#### YOUR GOAL
Output the lines below exactly, please, from the first line until the line with "return rings", counting both.

#### DATASET CONTENT
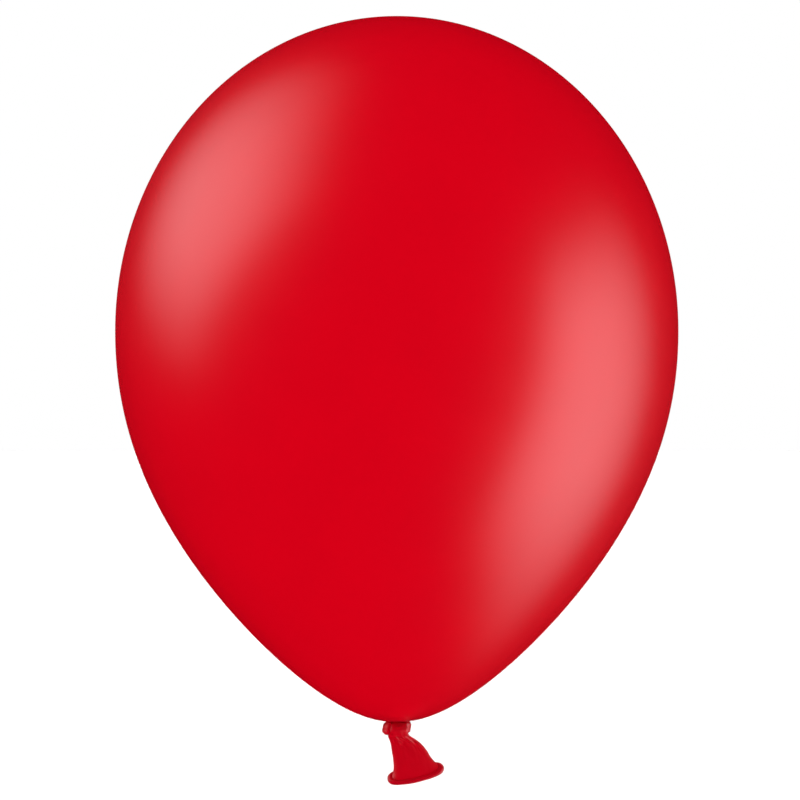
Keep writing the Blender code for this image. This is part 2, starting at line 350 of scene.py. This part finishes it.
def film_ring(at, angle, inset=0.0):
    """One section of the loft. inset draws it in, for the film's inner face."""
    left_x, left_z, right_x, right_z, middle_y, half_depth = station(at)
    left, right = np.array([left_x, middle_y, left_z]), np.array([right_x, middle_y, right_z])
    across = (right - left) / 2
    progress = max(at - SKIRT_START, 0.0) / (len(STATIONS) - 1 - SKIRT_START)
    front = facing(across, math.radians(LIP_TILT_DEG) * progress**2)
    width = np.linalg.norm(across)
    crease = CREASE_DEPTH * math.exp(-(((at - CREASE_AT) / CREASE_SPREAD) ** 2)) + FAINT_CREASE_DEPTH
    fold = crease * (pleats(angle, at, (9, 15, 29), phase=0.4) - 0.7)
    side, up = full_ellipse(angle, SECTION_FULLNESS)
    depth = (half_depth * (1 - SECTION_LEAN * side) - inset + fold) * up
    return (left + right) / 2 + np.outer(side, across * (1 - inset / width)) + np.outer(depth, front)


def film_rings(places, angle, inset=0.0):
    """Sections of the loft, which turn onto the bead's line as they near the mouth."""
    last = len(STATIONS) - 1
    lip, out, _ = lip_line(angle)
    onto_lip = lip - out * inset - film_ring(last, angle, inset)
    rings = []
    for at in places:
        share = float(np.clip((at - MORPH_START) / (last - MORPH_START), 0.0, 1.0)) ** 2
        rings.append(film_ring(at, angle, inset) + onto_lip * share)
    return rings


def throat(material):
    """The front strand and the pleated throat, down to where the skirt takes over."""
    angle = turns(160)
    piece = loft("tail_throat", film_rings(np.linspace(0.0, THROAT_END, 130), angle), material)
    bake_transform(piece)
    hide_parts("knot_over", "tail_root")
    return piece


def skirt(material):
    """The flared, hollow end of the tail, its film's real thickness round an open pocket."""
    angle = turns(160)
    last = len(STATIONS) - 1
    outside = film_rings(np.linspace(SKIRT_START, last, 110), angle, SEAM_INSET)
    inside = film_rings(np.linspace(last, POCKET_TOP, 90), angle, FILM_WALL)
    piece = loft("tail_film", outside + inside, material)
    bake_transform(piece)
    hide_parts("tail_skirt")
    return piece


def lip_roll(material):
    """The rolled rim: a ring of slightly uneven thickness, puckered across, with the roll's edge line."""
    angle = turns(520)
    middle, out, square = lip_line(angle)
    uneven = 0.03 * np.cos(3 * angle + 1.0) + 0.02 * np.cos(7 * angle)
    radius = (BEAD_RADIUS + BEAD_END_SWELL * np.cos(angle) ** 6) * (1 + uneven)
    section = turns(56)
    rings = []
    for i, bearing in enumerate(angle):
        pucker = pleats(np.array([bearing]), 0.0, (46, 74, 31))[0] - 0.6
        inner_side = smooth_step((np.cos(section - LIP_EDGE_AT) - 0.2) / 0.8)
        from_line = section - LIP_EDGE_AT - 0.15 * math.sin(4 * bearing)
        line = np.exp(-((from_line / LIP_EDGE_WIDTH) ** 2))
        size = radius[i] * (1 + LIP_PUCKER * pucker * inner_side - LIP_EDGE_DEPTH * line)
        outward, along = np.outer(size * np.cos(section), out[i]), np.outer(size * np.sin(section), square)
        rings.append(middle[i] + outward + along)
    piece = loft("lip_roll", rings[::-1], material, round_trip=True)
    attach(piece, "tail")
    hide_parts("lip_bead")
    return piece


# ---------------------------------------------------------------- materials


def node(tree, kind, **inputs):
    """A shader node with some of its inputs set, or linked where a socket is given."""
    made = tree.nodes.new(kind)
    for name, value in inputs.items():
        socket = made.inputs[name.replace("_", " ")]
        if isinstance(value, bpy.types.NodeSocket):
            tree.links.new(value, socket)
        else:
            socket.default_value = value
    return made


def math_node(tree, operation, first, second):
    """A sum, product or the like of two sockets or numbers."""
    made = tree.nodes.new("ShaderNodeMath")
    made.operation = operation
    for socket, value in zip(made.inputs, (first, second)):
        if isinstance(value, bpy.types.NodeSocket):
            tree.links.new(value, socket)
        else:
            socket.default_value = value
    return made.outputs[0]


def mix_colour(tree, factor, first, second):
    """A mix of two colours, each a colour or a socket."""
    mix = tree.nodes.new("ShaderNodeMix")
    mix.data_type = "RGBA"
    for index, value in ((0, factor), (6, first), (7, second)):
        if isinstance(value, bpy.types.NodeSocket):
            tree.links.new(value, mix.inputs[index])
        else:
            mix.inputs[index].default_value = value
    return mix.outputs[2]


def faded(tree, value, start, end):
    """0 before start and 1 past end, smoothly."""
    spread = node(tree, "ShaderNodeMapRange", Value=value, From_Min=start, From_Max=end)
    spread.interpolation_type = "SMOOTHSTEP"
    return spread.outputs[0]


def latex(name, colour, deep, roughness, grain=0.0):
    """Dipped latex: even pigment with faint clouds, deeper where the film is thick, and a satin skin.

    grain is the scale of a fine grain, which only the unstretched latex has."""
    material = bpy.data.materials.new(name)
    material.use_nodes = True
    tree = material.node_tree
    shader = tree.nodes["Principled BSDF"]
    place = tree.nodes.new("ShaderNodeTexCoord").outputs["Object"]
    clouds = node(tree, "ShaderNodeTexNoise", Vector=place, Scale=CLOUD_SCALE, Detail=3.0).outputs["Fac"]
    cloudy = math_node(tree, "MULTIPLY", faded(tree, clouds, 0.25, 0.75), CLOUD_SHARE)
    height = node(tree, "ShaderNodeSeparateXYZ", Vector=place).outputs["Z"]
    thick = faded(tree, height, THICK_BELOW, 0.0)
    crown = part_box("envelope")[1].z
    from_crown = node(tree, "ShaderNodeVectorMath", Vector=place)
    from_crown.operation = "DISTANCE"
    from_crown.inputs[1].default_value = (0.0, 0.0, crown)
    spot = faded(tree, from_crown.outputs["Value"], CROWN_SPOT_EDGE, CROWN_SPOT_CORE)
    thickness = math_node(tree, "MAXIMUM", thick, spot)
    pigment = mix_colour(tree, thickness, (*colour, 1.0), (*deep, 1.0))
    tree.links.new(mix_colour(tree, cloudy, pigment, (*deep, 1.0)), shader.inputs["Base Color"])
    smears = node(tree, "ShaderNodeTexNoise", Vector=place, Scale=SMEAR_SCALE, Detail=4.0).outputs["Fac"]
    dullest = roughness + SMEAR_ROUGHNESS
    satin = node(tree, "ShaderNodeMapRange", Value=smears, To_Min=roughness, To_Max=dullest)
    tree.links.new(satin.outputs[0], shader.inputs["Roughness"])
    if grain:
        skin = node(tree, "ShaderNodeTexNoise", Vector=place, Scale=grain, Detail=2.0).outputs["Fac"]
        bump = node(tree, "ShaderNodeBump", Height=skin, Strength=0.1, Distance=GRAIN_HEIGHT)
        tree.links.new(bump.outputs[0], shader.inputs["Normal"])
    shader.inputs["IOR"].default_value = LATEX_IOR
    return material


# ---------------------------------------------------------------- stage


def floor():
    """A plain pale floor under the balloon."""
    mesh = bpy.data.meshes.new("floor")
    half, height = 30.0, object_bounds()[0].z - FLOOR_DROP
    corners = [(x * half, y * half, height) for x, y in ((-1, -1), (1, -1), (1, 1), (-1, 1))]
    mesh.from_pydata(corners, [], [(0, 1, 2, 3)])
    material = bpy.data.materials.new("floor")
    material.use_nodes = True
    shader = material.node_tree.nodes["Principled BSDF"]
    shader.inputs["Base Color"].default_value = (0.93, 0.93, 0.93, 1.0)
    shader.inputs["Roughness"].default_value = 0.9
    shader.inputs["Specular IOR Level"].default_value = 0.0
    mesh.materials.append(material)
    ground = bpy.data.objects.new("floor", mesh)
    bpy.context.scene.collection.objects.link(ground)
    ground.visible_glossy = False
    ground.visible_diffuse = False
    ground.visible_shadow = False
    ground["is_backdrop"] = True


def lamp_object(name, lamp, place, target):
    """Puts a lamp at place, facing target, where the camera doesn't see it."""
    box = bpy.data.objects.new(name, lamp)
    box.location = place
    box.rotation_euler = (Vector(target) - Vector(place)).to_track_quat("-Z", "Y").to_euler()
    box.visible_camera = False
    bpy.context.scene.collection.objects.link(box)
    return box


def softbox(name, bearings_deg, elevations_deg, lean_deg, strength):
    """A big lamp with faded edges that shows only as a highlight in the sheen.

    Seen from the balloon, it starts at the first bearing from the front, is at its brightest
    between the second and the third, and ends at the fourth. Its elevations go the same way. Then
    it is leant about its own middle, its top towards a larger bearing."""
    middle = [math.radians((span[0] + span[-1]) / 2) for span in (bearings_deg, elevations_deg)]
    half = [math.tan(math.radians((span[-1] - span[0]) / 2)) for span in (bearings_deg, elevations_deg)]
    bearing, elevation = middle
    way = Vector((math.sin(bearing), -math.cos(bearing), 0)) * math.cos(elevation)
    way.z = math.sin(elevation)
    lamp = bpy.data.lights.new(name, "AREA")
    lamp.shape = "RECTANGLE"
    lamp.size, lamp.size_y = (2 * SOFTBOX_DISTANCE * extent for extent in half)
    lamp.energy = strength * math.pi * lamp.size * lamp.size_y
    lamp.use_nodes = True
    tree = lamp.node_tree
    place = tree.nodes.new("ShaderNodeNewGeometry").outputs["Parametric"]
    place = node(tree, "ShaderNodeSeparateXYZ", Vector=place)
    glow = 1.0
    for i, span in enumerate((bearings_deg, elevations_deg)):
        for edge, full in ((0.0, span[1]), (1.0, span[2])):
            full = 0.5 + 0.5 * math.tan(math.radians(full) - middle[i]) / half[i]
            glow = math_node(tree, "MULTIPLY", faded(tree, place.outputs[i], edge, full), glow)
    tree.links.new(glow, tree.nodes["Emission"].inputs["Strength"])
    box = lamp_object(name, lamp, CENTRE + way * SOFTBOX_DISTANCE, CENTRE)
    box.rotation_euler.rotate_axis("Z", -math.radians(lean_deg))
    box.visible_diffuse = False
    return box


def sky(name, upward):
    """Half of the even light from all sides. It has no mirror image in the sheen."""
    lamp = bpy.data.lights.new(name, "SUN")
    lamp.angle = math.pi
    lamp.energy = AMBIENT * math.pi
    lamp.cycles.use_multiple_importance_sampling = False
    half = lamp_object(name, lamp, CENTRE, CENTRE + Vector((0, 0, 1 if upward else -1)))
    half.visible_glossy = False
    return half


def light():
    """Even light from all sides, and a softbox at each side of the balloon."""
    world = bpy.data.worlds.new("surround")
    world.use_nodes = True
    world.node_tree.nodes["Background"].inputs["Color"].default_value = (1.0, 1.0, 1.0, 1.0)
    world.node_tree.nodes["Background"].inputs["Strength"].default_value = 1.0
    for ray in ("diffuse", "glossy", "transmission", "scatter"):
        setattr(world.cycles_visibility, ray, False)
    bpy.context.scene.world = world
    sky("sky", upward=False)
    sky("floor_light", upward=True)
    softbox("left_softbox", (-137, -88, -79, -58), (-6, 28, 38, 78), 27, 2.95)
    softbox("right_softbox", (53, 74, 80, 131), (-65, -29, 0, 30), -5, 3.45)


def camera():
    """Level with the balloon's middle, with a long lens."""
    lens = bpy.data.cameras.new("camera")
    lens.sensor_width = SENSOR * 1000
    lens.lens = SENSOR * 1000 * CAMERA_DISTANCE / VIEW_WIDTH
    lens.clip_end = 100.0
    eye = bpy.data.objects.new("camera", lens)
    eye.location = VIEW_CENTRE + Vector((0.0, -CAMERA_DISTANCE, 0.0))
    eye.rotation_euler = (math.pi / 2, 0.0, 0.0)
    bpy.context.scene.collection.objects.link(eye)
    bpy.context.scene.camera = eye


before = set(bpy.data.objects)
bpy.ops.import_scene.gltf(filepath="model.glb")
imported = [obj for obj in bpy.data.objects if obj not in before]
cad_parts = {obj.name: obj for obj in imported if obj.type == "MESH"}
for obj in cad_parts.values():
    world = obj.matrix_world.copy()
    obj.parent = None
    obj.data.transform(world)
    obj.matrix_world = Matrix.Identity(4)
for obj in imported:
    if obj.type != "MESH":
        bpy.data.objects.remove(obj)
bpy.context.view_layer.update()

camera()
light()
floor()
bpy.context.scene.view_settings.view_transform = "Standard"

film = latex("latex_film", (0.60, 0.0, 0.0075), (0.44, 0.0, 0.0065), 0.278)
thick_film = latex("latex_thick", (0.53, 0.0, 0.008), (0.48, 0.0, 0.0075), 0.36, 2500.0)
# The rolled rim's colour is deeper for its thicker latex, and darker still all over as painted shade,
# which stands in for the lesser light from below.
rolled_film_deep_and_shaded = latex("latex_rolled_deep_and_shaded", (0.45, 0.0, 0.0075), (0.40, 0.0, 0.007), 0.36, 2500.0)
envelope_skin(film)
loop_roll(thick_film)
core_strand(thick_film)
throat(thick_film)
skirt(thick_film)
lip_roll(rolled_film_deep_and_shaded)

#### COMPLETE RESPONSE
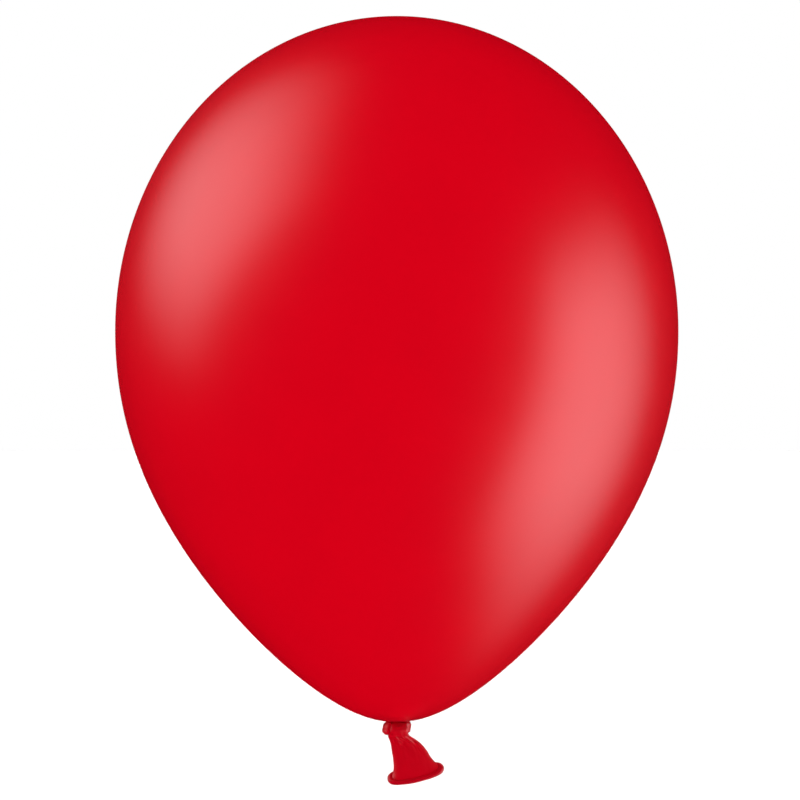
Keep writing the Blender code for this image. This is part 2, starting at line 350 of scene.py. This part finishes it.
def film_ring(at, angle, inset=0.0):
    """One section of the loft. inset draws it in, for the film's inner face."""
    left_x, left_z, right_x, right_z, middle_y, half_depth = station(at)
    left, right = np.array([left_x, middle_y, left_z]), np.array([right_x, middle_y, right_z])
    across = (right - left) / 2
    progress = max(at - SKIRT_START, 0.0) / (len(STATIONS) - 1 - SKIRT_START)
    front = facing(across, math.radians(LIP_TILT_DEG) * progress**2)
    width = np.linalg.norm(across)
    crease = CREASE_DEPTH * math.exp(-(((at - CREASE_AT) / CREASE_SPREAD) ** 2)) + FAINT_CREASE_DEPTH
    fold = crease * (pleats(angle, at, (9, 15, 29), phase=0.4) - 0.7)
    side, up = full_ellipse(angle, SECTION_FULLNESS)
    depth = (half_depth * (1 - SECTION_LEAN * side) - inset + fold) * up
    return (left + right) / 2 + np.outer(side, across * (1 - inset / width)) + np.outer(depth, front)


def film_rings(places, angle, inset=0.0):
    """Sections of the loft, which turn onto the bead's line as they near the mouth."""
    last = len(STATIONS) - 1
    lip, out, _ = lip_line(angle)
    onto_lip = lip - out * inset - film_ring(last, angle, inset)
    rings = []
    for at in places:
        share = float(np.clip((at - MORPH_START) / (last - MORPH_START), 0.0, 1.0)) ** 2
        rings.append(film_ring(at, angle, inset) + onto_lip * share)
    return rings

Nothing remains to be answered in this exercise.